Stored items from a collection:
==========
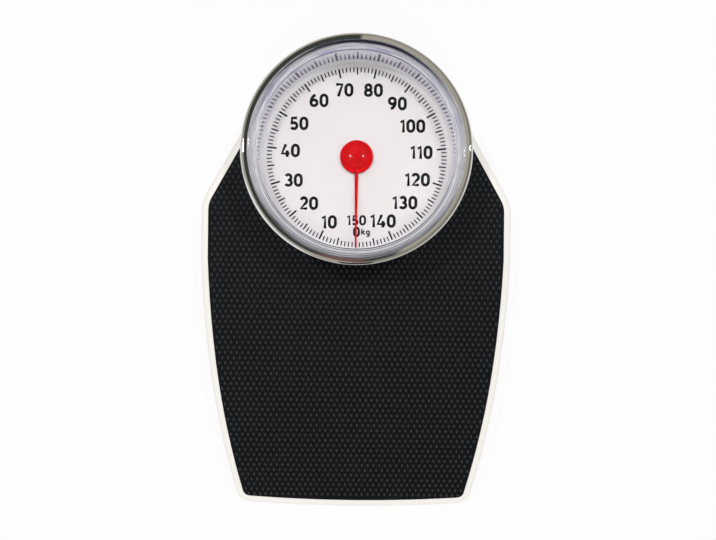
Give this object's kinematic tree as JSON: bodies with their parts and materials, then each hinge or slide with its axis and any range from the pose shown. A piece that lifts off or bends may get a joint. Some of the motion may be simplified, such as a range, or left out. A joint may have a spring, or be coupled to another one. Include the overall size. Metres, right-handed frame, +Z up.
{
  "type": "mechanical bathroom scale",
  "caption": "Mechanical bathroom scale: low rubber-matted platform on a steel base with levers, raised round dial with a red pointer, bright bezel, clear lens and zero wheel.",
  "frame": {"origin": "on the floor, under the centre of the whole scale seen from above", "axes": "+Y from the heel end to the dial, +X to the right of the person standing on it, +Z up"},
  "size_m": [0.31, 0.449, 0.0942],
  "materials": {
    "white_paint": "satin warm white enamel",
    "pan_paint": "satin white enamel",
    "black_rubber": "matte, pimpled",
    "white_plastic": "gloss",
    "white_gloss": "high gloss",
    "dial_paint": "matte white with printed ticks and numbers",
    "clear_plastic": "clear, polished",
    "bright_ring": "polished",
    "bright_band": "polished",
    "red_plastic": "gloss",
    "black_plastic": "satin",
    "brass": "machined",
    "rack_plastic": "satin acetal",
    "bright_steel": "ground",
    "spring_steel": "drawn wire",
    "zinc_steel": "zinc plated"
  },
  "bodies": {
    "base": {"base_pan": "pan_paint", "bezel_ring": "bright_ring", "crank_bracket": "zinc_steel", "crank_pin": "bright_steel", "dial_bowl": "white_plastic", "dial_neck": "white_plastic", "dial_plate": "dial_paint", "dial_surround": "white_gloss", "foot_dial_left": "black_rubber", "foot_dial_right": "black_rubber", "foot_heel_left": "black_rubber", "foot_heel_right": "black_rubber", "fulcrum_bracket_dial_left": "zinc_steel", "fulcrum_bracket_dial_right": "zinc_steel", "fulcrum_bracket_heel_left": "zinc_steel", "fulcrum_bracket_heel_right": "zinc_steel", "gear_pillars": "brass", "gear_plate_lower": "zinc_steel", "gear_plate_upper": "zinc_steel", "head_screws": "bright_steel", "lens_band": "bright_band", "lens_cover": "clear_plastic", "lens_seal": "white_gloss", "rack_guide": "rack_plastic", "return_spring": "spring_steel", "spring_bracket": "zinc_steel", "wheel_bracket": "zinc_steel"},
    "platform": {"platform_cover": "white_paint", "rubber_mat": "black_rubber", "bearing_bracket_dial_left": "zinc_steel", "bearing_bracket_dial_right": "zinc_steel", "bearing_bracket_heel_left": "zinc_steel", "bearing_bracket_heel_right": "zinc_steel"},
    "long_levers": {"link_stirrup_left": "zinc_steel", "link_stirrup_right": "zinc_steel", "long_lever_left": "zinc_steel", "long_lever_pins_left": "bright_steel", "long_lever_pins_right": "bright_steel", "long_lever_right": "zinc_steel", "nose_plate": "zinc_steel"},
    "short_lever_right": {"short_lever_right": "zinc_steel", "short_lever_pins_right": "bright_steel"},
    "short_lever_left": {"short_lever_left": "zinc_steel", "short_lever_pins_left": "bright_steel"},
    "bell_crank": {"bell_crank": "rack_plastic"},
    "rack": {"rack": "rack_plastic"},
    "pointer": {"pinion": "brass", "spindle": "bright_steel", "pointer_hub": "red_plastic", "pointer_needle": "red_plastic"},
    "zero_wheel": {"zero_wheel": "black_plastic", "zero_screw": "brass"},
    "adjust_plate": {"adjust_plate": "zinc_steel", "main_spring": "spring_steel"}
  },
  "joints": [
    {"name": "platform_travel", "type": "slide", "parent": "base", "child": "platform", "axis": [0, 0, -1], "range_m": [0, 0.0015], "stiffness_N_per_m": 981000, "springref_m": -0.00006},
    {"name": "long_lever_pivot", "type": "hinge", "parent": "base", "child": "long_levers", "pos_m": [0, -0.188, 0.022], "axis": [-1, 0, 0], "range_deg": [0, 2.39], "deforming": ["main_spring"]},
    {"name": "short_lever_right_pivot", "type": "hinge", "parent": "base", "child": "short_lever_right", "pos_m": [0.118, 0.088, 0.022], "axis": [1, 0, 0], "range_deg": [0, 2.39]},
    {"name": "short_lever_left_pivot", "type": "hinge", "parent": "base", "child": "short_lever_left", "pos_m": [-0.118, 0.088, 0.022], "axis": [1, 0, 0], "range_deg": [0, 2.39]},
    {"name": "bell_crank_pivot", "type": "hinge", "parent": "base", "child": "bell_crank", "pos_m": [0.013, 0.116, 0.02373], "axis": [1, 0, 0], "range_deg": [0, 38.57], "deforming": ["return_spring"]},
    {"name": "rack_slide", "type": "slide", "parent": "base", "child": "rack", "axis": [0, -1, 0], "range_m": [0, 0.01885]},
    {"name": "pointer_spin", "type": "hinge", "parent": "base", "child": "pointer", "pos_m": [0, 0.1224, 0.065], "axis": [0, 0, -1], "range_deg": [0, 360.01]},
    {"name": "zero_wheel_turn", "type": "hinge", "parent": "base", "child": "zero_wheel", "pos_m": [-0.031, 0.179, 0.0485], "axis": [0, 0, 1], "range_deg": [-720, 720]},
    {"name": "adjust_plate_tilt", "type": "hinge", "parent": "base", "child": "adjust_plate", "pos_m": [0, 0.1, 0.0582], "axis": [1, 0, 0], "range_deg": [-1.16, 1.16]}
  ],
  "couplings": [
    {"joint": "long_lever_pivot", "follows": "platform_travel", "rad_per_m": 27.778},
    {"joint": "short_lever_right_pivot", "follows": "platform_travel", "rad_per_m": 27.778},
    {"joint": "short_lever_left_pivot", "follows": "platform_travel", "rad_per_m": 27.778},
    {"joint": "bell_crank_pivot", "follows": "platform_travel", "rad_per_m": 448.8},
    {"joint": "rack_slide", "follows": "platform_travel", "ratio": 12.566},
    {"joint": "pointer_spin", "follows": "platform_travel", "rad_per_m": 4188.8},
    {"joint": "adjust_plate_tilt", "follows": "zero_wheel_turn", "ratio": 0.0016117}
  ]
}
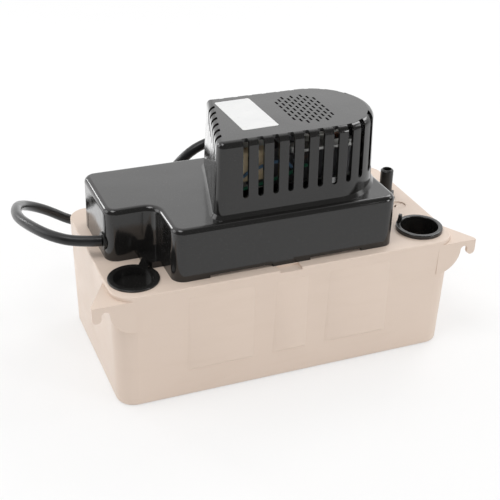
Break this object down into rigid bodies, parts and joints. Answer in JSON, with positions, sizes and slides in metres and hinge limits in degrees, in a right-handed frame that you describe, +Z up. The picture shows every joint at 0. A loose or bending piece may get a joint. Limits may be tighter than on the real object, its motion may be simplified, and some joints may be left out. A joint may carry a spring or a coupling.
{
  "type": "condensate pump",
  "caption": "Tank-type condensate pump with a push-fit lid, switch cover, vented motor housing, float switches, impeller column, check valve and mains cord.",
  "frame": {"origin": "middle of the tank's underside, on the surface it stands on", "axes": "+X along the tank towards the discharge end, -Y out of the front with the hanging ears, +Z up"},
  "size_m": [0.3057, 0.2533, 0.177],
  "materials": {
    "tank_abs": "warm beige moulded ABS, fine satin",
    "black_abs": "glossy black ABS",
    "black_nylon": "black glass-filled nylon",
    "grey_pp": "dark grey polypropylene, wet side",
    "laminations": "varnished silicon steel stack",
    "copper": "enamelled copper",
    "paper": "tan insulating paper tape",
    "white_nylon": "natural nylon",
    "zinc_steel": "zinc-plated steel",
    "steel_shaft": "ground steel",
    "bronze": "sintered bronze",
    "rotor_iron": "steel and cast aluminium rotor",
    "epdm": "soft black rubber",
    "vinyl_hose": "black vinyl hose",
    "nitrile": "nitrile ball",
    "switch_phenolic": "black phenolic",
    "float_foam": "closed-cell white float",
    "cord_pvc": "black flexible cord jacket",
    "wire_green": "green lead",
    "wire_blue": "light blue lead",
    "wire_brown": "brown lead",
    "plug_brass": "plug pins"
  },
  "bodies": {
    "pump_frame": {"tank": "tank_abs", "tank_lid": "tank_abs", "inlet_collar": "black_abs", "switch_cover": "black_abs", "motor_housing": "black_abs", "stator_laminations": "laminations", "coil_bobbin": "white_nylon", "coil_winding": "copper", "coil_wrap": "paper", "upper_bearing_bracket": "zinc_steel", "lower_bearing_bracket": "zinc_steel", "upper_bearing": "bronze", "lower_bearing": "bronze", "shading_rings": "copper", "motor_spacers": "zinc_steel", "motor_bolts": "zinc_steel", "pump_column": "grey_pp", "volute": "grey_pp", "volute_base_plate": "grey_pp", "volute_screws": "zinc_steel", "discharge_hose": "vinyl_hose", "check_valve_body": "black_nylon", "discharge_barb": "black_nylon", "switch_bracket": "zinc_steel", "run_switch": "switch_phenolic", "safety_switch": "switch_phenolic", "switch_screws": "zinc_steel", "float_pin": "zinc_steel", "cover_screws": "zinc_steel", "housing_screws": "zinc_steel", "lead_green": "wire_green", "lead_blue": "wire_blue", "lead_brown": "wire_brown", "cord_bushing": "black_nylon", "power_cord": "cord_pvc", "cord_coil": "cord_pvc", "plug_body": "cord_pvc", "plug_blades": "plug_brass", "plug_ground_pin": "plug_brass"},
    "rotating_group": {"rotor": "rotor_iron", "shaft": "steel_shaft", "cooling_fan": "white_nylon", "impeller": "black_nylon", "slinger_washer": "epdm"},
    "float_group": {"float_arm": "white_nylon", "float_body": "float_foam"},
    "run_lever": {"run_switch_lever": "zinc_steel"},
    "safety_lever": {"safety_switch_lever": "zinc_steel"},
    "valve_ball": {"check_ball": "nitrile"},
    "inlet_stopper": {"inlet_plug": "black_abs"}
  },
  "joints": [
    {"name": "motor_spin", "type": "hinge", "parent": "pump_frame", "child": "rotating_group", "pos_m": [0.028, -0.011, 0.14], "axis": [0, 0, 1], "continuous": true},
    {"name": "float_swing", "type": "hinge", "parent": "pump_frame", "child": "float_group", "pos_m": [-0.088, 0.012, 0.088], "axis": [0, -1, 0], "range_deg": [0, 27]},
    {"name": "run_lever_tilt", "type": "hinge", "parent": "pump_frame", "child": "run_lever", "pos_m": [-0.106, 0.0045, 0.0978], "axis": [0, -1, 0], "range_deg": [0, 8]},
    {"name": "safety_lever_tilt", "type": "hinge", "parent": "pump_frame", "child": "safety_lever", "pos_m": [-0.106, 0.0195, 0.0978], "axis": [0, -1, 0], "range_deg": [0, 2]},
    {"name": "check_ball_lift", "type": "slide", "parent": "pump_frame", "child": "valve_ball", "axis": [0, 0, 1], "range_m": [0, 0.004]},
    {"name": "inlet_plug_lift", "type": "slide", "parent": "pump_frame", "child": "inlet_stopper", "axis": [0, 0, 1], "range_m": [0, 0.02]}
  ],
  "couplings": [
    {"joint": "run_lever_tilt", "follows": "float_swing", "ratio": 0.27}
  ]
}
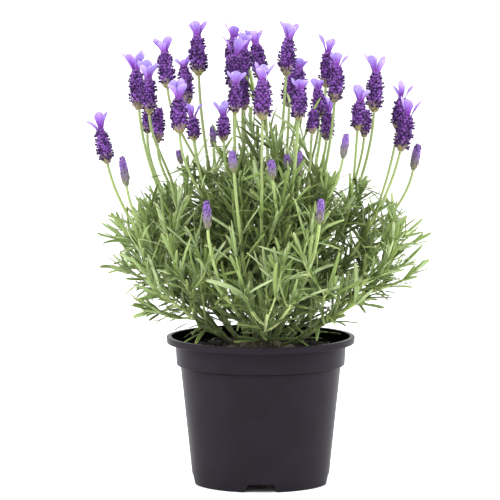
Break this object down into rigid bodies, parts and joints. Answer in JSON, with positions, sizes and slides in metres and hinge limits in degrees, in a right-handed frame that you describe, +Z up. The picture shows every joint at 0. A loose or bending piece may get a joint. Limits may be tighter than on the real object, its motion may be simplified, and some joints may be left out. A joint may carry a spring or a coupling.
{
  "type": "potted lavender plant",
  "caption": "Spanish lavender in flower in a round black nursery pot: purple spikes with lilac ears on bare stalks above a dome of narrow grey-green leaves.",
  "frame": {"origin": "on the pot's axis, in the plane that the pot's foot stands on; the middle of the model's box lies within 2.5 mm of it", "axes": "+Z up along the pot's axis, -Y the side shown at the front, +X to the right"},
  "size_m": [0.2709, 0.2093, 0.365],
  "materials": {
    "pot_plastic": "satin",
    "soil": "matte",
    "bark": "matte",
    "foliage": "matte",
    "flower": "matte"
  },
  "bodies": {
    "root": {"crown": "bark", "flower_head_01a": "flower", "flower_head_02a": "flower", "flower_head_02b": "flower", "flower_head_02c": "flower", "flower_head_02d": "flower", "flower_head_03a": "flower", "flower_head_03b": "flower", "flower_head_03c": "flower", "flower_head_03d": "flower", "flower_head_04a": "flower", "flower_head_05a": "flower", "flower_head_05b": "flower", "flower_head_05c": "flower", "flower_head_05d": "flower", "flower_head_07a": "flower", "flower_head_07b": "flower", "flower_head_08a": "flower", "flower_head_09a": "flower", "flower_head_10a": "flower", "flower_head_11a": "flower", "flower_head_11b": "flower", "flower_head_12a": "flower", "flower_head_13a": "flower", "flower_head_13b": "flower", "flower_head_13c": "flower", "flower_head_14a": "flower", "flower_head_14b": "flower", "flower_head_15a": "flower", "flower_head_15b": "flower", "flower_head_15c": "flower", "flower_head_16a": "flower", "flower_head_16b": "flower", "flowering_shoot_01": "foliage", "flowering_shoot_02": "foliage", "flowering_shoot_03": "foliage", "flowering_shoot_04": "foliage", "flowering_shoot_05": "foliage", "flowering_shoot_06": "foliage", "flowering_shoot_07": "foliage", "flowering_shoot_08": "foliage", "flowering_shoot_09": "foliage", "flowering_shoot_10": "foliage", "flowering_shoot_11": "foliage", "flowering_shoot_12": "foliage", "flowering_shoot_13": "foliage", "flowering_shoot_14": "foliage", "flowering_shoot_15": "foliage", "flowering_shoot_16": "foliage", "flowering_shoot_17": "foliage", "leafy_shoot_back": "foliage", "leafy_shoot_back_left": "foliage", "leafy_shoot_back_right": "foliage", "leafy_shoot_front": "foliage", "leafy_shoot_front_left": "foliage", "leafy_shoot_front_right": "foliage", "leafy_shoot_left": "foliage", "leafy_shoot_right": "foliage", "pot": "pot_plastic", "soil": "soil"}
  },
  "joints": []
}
==========
— Task directions —
Go through the records and gather the lines that hold "shown".

— Output for this task —
Give this object's kinematic tree as JSON: bodies with their parts and materials, then each hinge or slide with its axis and any range from the pose shown. A piece that lifts off or bends may get a joint. Some of the motion may be simplified, such as a range, or left out. A joint may have a spring, or be coupled to another one. Include the overall size. Metres, right-handed frame, +Z up.
  "frame": {"origin": "on the pot's axis, in the plane that the pot's foot stands on; the middle of the model's box lies within 2.5 mm of it", "axes": "+Z up along the pot's axis, -Y the side shown at the front, +X to the right"},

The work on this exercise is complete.